Surely if I asked you to protect us drivers from ourselves, I would only be inviting you to disrupt the habits of those who have a greater numerical share in what we call public opinion - what perhaps, as cynics and realists will agree, is but opinion published by the media. People who do not drive - whether children or senior citizens, poor or excentric - have a weaker mediatic voice than the adults and youngsters who regularly use autombiles, the plague I myself belong to. If you are in fact willing to work for those who are never heard, you will need tenacity, and a dose of meditated indifference to the trivial pandemonium that packs the local sections of the newspapers.

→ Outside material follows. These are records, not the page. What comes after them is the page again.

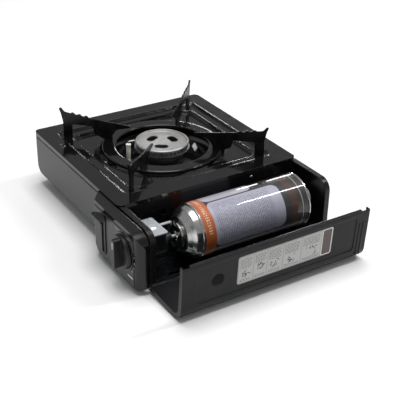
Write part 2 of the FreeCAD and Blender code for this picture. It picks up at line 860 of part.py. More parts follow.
def igniter():
    back = end_front - joggle
    front = bulge_inside + igniter_gap
    half = igniter_width / 2
    low = knob_z - igniter_height * 0.6
    case = prism(rectangle(knob_x - half, knob_x + half, low, low + igniter_height, 3), "xz", front, back)
    post_x, post_z = lead_exit()
    case = case.cut(rod("y", (knob_x, knob_z), spindle_radius + spindle_gap, front - 1, back + 1))
    return case.cut(rod("y", (post_x, post_z), lead_radius + 0.1, back - 5, back + 1))


def lead_exit():
    return knob_x - igniter_width / 2 + 3.5, knob_z - igniter_height * 0.6 + 3.5


def electrode_place():
    angle = math.radians(electrode_angle)
    return centre.x + electrode_ring * math.cos(angle), centre.y + electrode_ring * math.sin(angle)


def ignition_lead():
    x, z = lead_exit()
    end_x, end_y = electrode_place()
    end_z = dish_floor - dish_sheet - 6
    points = [V(x, end_front - joggle - 4, z), V(x, lead_y, z), V(x, lead_y, lead_low),
              V(end_x + lead_slant, lead_y, lead_low), V(end_x, end_y, lead_low), V(end_x, end_y, end_z)]
    return bent_rod(points, lead_radius, lead_bend)


def electrode():
    x, y = electrode_place()
    low = dish_floor - dish_sheet - 6
    top = plate_top + electrode_rise
    profile = [(0, low, 0), (electrode_radius, low, 0), (electrode_radius, dish_floor, 0),
               (electrode_collar, dish_floor, 0), (electrode_collar, dish_floor + 3, 0.5),
               (electrode_radius, dish_floor + 4, 0), (electrode_radius, top - 4, 0),
               (electrode_radius + 0.5, top - 3, 0), (electrode_radius + 0.5, top - 1, 0.4),
               (electrode_pin_radius, top, 0), (0, top, 0)]
    body = turned(profile, V(x, y, 0))
    return body.cut(rod("z", (x, y), electrode_pin_radius, top - 6, top + 1))


def electrode_pin():
    x, y = electrode_place()
    inward = V(centre.x - x, centre.y - y, 0)
    inward.normalize()
    top = plate_top + electrode_rise
    low = V(x, y, top - 6)
    bend = V(x, y, top + 2.5)
    tip = bend + inward * (electrode_ring - cap_radius - 3)
    return bent_rod([low, bend, tip], electrode_pin_radius, 1.6)


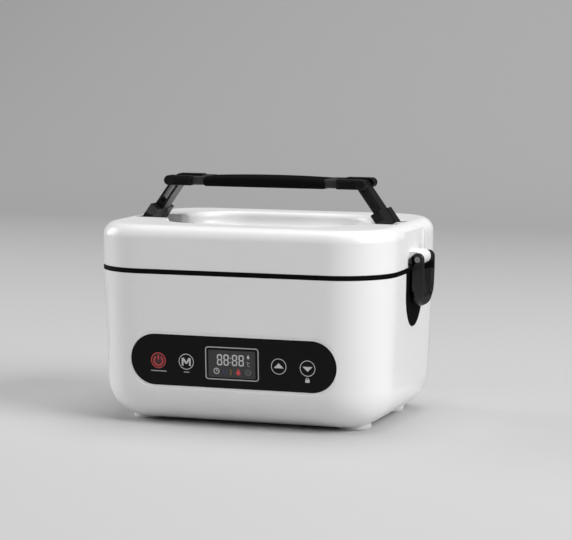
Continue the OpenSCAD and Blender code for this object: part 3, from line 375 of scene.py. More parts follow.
white = moulded("whiteGloss", (0.86, 0.86, 0.86), 0.30, 0.012, 3000, 0.006)
footWhite = moulded("footRubber", (0.72, 0.72, 0.72), 0.6, 0.05, 1800, 0.03)
bandBlack = moulded("bandBlack", (0.004, 0.004, 0.004), 0.5, 0.03, 2200, 0.1, 0.03)
panelGloss = moulded("panelGloss", (0.0022, 0.0022, 0.0022), 0.10, 0.0, 3000, 0.05, 0.12)
latchBlack = moulded("latchBlack", (0.009, 0.009, 0.009), 0.25, 0.02, 2400, 0.1, 0.3)
handleBlack = moulded("handleBlack", (0.0045, 0.0045, 0.0045), 0.27, 0.02, 2400, 0.1, 0.22)
armBlack = moulded("armBlack", (0.010, 0.010, 0.010), 0.3, 0.02, 2400, 0.1, 0.25)
neckGrey = moulded("neckGrey", (0.03, 0.03, 0.031), 0.45, 0.02, 2400, 0.08, 0.25)
sleeveSoft = moulded("sleeveSoft", (0.0045, 0.0045, 0.0045), 0.8, 0.12, 1400, 0.12, 0.03)
plasticBlack = moulded("plasticBlack", (0.015, 0.015, 0.015), 0.5, 0.04, 1800, 0.1)
holderWhite = moulded("holderWhite", (0.7, 0.7, 0.7), 0.5, 0.04, 1600, 0.03)
linerWhite = moulded("linerWhite", (0.74, 0.74, 0.75), 0.32, 0.02, 2000, 0.02)
coverClear = moulded("coverFrosted", (0.76, 0.78, 0.8), 0.38, 0.03, 1500, 0.02, sub=0.1)
silicone = moulded("silicone", (0.6, 0.6, 0.6), 0.55, 0.05, 1500, 0.04, sub=0.2)
siliconeBlue = moulded("siliconeBlue", (0.14, 0.3, 0.45), 0.5, 0.05, 1500, 0.06, sub=0.2)
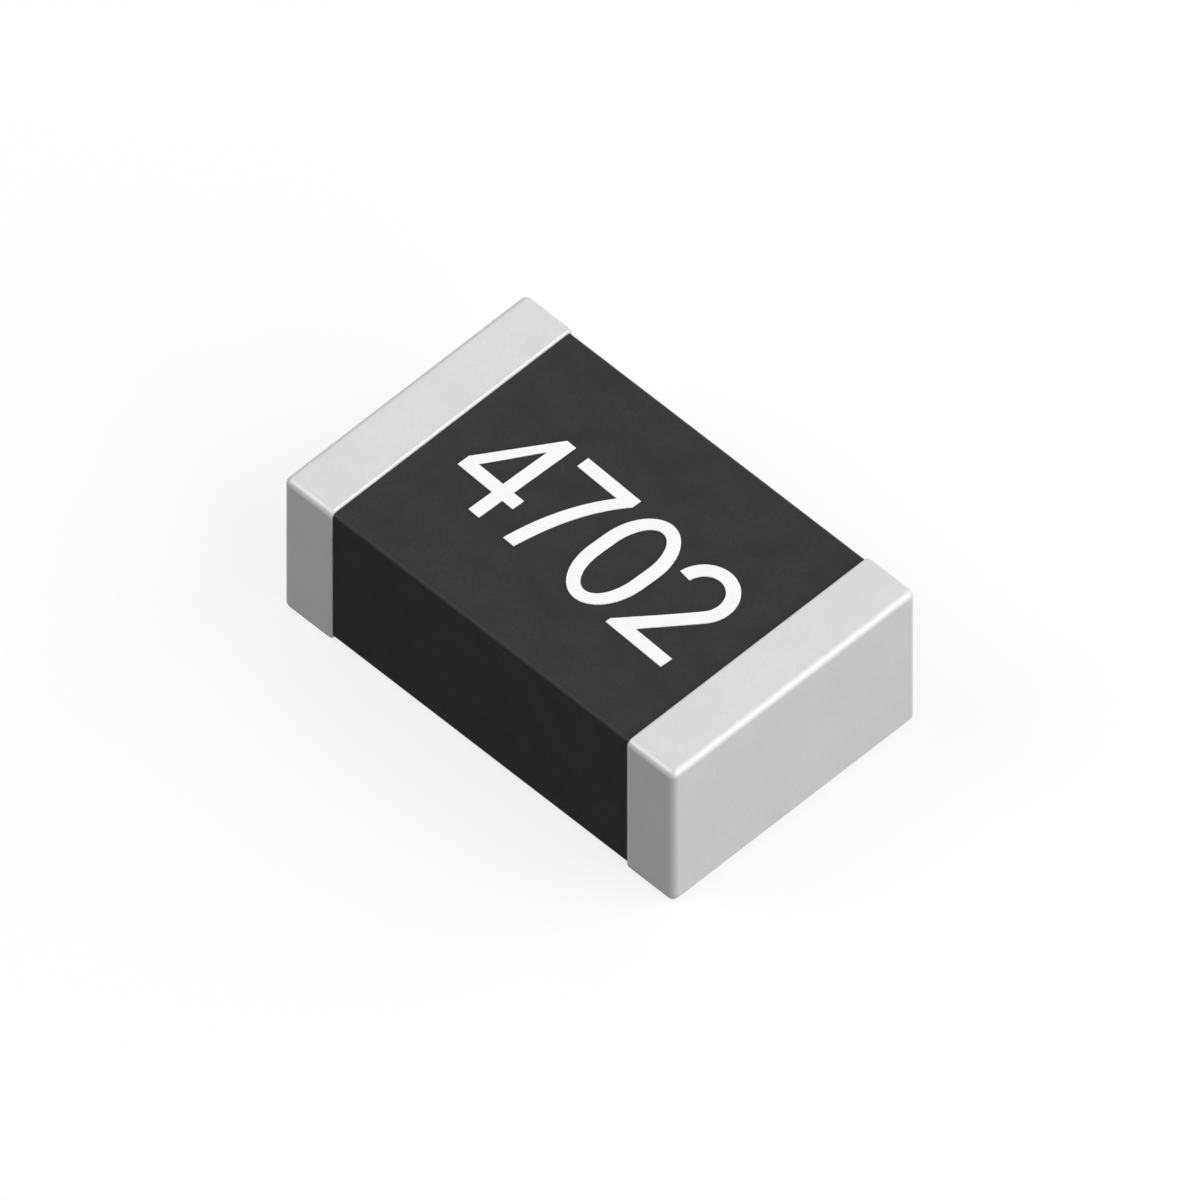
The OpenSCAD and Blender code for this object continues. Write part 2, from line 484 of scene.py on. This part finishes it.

In the final analysis, maybe the only way to be civilized these days is by understanding that, if the city is not simply an assemblage of buildings, neither is it a real-estate venture at the service of an electoral clientele; if it is not just a node of traffic and exchange, neither is it merely a symbolic racket at the service of a cultural or touristic identity; and if it is above all a human community, it cannot work to the exclusion of individuals situated in economic or generational margins - the people we so frequently treat in a way that unscrupulously fosters inequality, by plundering the legacy of those who preceded us or squandering the urban capital that ought to be safeguarded for those coming after us. Such is the question of urbanity that I wish to raise to our mayors through this impertinent, and hopefully not overly inopportune, letter.